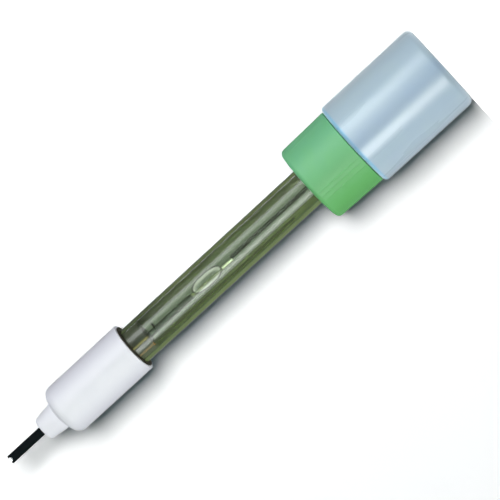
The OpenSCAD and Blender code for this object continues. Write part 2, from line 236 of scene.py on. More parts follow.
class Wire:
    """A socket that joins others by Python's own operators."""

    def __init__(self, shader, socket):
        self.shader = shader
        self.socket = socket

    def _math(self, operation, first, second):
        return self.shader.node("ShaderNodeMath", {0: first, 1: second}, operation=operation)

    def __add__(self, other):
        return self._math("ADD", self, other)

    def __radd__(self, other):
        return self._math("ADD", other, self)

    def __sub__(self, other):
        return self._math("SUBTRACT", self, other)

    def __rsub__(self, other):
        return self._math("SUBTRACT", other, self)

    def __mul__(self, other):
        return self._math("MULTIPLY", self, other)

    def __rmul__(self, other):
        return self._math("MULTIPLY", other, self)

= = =

### Exercise brief
Give again, word for word, the lines of the listing, starting at its first line and ending with the line containing "self.socket = socket".

### Task result
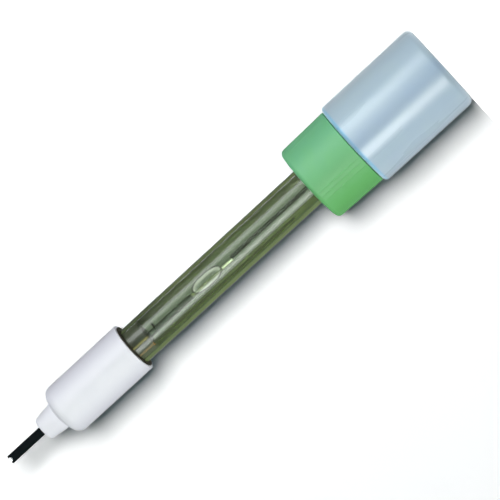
The OpenSCAD and Blender code for this object continues. Write part 2, from line 236 of scene.py on. More parts follow.
class Wire:
    """A socket that joins others by Python's own operators."""

    def __init__(self, shader, socket):
        self.shader = shader
        self.socket = socket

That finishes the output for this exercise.